DATASET ENTRIES:

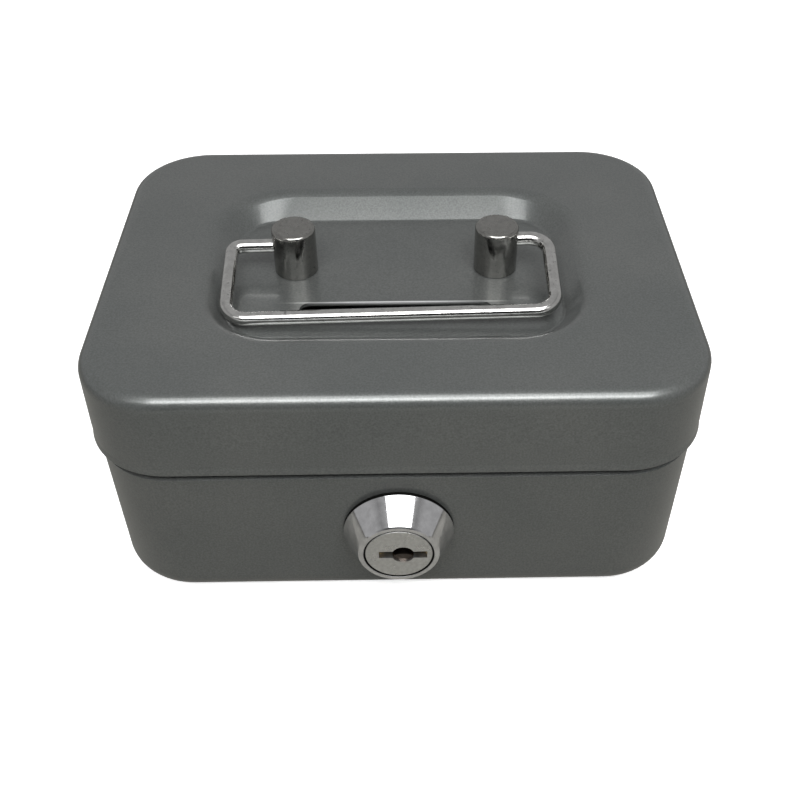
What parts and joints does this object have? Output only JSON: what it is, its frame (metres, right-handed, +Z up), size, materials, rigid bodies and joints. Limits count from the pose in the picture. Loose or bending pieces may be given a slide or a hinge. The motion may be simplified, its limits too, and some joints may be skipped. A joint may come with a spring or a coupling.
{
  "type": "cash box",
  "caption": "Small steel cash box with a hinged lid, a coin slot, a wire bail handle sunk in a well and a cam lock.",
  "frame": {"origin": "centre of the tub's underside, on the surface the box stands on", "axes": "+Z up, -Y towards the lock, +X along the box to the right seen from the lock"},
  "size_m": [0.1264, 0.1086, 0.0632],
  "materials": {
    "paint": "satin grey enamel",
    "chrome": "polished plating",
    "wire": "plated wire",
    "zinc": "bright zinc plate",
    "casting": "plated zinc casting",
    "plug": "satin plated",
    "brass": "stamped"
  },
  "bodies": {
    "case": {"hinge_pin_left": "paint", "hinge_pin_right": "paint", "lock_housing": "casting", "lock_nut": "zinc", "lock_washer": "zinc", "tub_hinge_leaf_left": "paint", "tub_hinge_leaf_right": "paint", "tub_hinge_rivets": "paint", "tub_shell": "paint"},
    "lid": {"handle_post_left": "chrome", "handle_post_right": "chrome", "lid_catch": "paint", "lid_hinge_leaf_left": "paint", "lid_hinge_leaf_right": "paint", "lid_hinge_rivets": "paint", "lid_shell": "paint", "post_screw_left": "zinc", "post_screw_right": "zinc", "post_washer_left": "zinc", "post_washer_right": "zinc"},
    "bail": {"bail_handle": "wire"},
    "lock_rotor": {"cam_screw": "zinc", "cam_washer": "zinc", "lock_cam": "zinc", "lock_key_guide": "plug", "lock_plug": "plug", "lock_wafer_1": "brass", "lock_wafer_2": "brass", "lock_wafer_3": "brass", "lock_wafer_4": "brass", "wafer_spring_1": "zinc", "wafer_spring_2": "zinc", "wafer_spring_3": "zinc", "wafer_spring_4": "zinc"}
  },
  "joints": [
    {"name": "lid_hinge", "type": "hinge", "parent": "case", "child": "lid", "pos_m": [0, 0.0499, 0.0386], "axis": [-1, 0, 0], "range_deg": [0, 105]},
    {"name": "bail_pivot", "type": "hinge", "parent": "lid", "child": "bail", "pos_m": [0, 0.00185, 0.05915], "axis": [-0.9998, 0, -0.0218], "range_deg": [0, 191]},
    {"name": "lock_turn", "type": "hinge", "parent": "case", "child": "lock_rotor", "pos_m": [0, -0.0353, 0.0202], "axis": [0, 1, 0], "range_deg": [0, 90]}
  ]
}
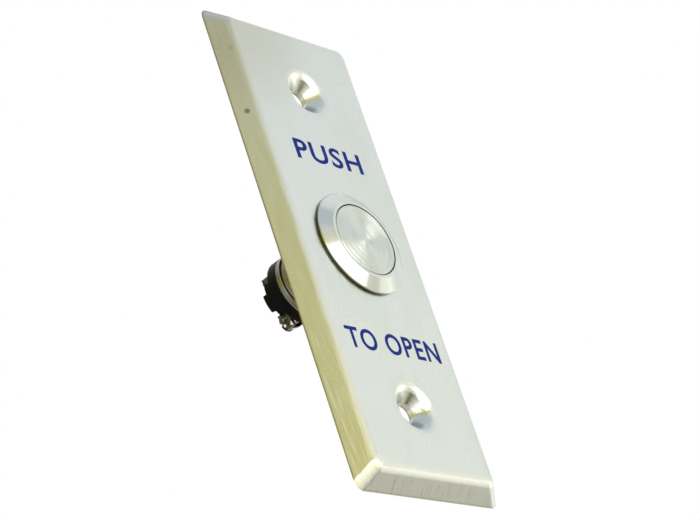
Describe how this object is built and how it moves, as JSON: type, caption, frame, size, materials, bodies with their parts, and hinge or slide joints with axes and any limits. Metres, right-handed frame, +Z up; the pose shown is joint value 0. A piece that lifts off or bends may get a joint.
---
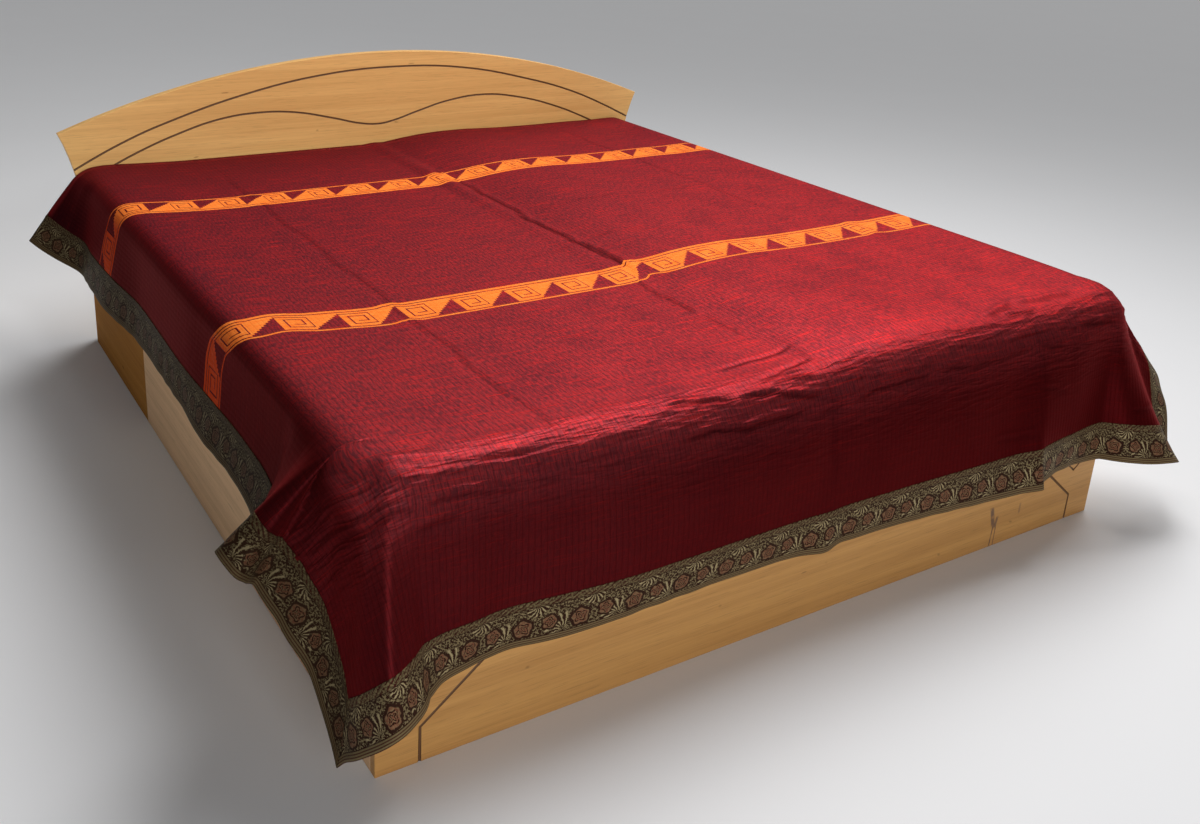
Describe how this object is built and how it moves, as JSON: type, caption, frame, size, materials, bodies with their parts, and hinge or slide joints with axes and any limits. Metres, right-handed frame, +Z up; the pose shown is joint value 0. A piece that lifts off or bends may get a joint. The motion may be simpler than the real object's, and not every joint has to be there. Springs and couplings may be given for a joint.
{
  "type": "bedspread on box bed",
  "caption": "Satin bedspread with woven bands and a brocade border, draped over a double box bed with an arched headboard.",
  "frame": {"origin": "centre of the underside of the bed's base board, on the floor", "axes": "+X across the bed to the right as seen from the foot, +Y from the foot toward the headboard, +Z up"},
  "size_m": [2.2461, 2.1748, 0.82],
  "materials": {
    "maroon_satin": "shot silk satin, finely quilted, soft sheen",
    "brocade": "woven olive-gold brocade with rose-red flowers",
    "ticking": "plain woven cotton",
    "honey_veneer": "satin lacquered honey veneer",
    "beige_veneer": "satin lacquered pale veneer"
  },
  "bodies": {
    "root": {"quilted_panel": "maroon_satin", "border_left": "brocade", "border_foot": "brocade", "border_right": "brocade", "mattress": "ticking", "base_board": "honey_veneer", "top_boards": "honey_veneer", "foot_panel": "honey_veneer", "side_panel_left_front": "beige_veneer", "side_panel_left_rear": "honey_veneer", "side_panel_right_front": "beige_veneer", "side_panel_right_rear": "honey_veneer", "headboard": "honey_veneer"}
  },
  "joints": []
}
* * *
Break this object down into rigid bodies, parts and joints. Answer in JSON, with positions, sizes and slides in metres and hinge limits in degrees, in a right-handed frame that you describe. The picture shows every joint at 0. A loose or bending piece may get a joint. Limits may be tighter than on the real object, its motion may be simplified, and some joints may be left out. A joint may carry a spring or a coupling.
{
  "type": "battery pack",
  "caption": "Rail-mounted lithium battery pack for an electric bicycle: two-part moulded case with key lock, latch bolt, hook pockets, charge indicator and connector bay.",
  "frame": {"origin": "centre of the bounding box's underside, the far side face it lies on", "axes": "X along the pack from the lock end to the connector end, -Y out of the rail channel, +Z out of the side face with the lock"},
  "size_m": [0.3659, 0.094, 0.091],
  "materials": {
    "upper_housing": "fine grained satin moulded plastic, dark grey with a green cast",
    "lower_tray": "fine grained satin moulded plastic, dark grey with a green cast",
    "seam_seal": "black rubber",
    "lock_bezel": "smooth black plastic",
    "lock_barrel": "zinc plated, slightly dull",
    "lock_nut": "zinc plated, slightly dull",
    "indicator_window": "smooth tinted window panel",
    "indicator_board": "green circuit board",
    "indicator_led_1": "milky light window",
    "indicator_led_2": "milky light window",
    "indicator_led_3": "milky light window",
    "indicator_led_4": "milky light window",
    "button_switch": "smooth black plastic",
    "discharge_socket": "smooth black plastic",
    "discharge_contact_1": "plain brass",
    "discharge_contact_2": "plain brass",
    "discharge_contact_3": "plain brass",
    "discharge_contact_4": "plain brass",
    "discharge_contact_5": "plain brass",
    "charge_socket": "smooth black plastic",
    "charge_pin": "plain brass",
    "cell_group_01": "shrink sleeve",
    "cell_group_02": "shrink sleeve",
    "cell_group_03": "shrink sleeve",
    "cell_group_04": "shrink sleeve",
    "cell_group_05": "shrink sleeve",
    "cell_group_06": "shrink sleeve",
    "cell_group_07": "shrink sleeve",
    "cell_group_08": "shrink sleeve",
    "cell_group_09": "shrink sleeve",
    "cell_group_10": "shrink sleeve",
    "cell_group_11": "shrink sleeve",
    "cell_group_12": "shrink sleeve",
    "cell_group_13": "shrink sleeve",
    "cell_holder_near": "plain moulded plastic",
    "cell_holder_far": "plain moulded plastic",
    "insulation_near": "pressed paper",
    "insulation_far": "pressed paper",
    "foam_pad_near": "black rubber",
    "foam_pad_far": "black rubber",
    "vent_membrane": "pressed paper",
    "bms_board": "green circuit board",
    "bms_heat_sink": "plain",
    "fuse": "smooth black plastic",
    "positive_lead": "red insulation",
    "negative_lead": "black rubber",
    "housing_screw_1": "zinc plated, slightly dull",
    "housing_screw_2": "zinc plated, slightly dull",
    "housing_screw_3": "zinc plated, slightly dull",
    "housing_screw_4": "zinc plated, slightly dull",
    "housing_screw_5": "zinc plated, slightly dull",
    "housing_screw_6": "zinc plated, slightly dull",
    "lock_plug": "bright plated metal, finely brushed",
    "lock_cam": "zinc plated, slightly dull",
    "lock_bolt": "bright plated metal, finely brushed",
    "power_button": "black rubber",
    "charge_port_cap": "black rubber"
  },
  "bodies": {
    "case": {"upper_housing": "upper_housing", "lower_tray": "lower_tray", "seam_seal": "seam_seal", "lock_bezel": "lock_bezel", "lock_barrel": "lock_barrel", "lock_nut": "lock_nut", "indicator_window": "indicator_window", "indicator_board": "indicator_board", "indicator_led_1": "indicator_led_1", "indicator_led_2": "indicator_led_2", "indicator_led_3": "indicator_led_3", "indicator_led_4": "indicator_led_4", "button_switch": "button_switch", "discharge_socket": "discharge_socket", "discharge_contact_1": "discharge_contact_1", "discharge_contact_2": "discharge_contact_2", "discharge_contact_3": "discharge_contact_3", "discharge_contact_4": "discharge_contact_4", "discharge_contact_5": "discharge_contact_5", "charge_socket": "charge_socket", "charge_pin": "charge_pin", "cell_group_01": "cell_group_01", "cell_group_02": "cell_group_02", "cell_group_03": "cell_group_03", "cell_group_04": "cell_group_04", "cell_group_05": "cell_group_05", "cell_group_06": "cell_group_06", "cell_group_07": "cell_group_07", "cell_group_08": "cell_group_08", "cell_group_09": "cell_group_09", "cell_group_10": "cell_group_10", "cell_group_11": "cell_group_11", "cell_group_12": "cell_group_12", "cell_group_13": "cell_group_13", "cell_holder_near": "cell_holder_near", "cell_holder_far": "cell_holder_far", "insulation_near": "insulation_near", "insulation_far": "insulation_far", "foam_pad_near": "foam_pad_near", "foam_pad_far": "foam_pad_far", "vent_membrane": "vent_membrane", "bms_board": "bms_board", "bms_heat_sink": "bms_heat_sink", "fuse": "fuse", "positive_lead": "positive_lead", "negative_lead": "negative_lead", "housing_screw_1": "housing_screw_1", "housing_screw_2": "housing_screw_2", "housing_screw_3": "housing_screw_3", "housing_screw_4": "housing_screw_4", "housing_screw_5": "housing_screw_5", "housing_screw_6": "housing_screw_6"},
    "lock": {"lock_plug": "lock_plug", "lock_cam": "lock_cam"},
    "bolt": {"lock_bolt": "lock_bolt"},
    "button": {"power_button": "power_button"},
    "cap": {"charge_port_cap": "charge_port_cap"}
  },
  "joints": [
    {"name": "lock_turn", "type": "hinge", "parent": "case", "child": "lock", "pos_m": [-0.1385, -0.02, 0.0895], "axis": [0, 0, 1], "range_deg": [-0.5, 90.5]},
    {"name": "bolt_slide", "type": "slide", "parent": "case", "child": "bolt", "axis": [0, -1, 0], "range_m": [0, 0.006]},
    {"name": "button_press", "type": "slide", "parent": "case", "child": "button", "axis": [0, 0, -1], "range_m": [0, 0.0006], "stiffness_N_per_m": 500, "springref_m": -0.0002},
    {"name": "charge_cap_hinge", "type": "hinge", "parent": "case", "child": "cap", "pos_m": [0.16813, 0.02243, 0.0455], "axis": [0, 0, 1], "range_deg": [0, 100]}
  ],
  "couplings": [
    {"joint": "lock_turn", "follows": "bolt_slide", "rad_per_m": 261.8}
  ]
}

PROBLEM TO WORK ON: Locate all lines that include the word "parts" and copy them out.

RESPONSE TO THIS TASK:
What parts and joints does this object have? Output only JSON: what it is, its frame (metres, right-handed, +Z up), size, materials, rigid bodies and joints. Limits count from the pose in the picture. Loose or bending pieces may be given a slide or a hinge. The motion may be simplified, its limits too, and some joints may be skipped. A joint may come with a spring or a coupling.
Describe how this object is built and how it moves, as JSON: type, caption, frame, size, materials, bodies with their parts, and hinge or slide joints with axes and any limits. Metres, right-handed frame, +Z up; the pose shown is joint value 0. A piece that lifts off or bends may get a joint.
Describe how this object is built and how it moves, as JSON: type, caption, frame, size, materials, bodies with their parts, and hinge or slide joints with axes and any limits. Metres, right-handed frame, +Z up; the pose shown is joint value 0. A piece that lifts off or bends may get a joint. The motion may be simpler than the real object's, and not every joint has to be there. Springs and couplings may be given for a joint.
Break this object down into rigid bodies, parts and joints. Answer in JSON, with positions, sizes and slides in metres and hinge limits in degrees, in a right-handed frame that you describe. The picture shows every joint at 0. A loose or bending piece may get a joint. Limits may be tighter than on the real object, its motion may be simplified, and some joints may be left out. A joint may carry a spring or a coupling.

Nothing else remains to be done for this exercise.